>> start
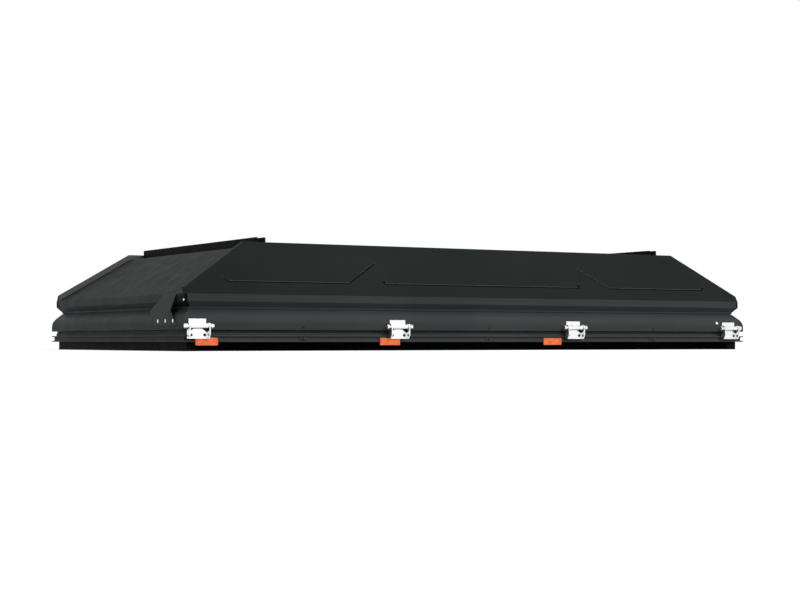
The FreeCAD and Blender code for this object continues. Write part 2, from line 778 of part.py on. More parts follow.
for number in range(hinge_count):
    share = number / (hinge_count - 1)
    hinge_x = hinge_first_x + (hinge_last_x - hinge_first_x) * share
    hinge_base("hinge_base_%d" % (number + 1), hinge_x)
    hinge_leaf("hinge_leaf_%d" % (number + 1), hinge_x)

# Side markers: three on each side, in front of the tray band.
marker_count = 3
marker_z = seam - size["marker_drop"] - size["marker_height"]
for name, low_y in (("right", -half_width - size["trim_gap"] - size["marker_thick"]),
                    ("left", half_width + size["trim_gap"])):
    blocks = []
    for number in range(marker_count):
        middle = size["marker_first"] + size["marker_pitch"] * number - half_length
        blocks.append(box("marker_%s_%d" % (name, number + 1),
                          middle - size["marker_length"] / 2, low_y, marker_z,
                          size["marker_length"], size["marker_thick"],
                          size["marker_height"]))
    markers = doc.addObject("Part::Compound", "side_markers_" + name)
    markers.Links = blocks
    done(markers)

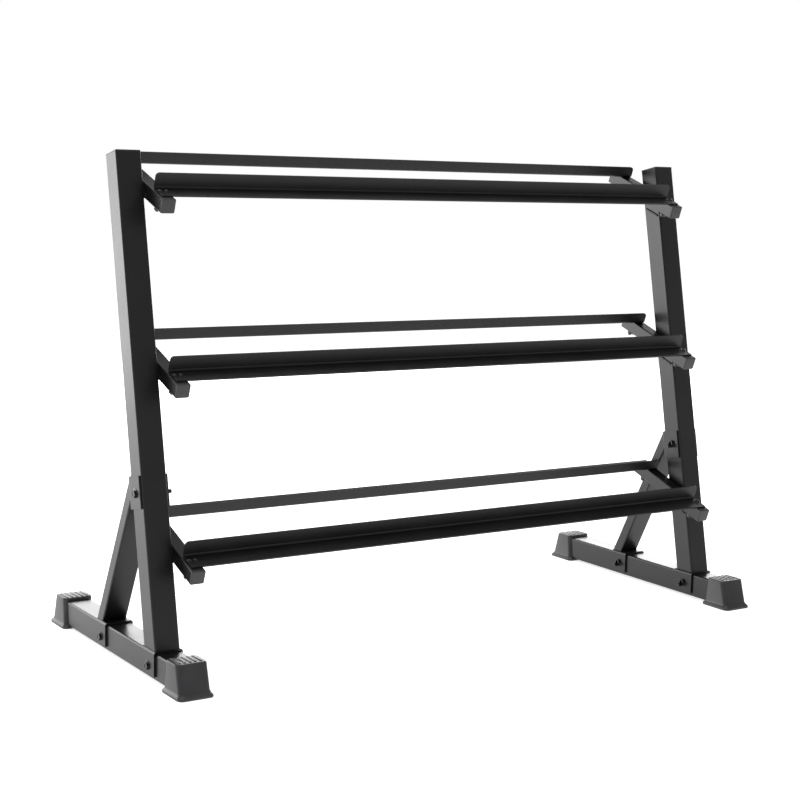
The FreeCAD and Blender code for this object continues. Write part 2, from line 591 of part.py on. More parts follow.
>> end
Output all of the material, please, exactly as it stands.

▶ Response
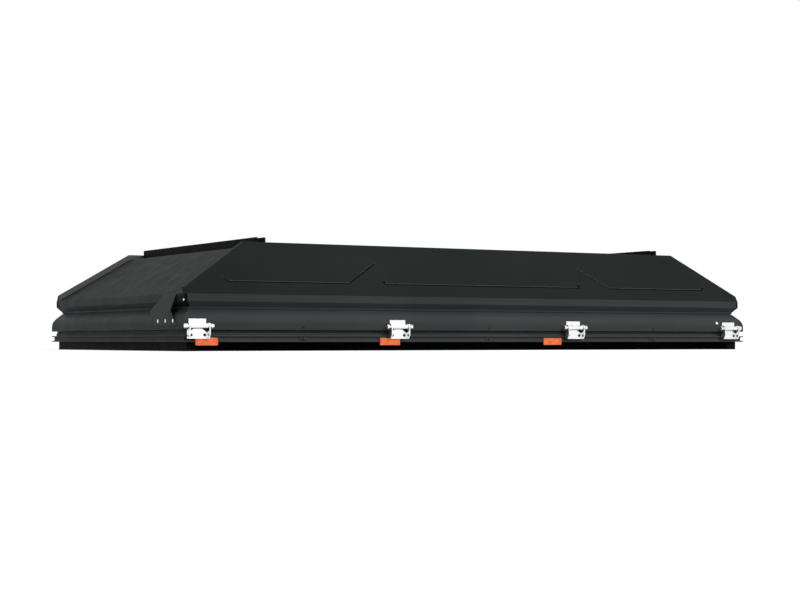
The FreeCAD and Blender code for this object continues. Write part 2, from line 778 of part.py on. More parts follow.
for number in range(hinge_count):
    share = number / (hinge_count - 1)
    hinge_x = hinge_first_x + (hinge_last_x - hinge_first_x) * share
    hinge_base("hinge_base_%d" % (number + 1), hinge_x)
    hinge_leaf("hinge_leaf_%d" % (number + 1), hinge_x)

# Side markers: three on each side, in front of the tray band.
marker_count = 3
marker_z = seam - size["marker_drop"] - size["marker_height"]
for name, low_y in (("right", -half_width - size["trim_gap"] - size["marker_thick"]),
                    ("left", half_width + size["trim_gap"])):
    blocks = []
    for number in range(marker_count):
        middle = size["marker_first"] + size["marker_pitch"] * number - half_length
        blocks.append(box("marker_%s_%d" % (name, number + 1),
                          middle - size["marker_length"] / 2, low_y, marker_z,
                          size["marker_length"], size["marker_thick"],
                          size["marker_height"]))
    markers = doc.addObject("Part::Compound", "side_markers_" + name)
    markers.Links = blocks
    done(markers)

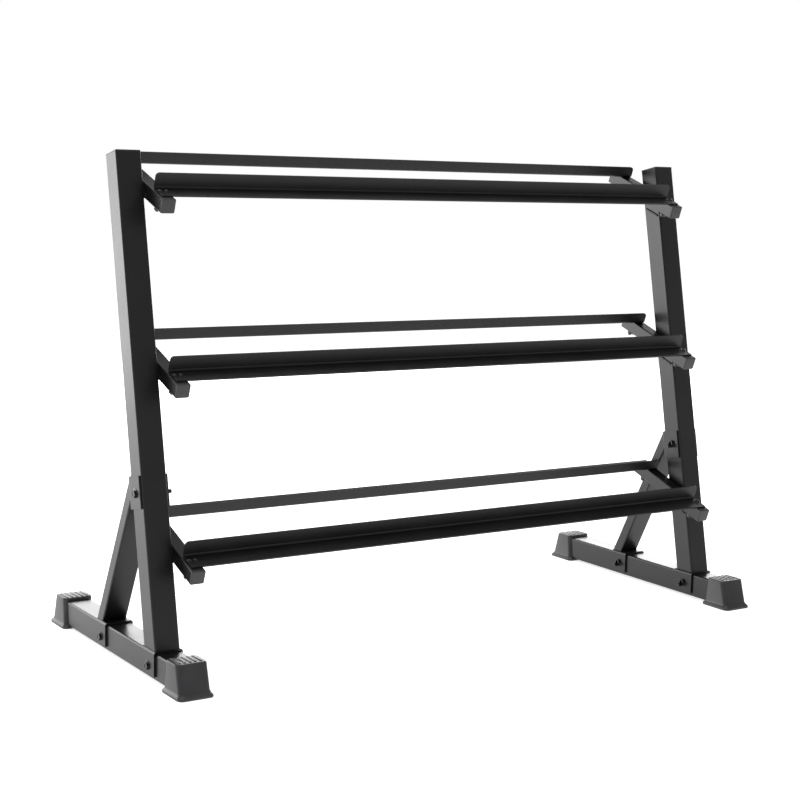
The FreeCAD and Blender code for this object continues. Write part 2, from line 591 of part.py on. More parts follow.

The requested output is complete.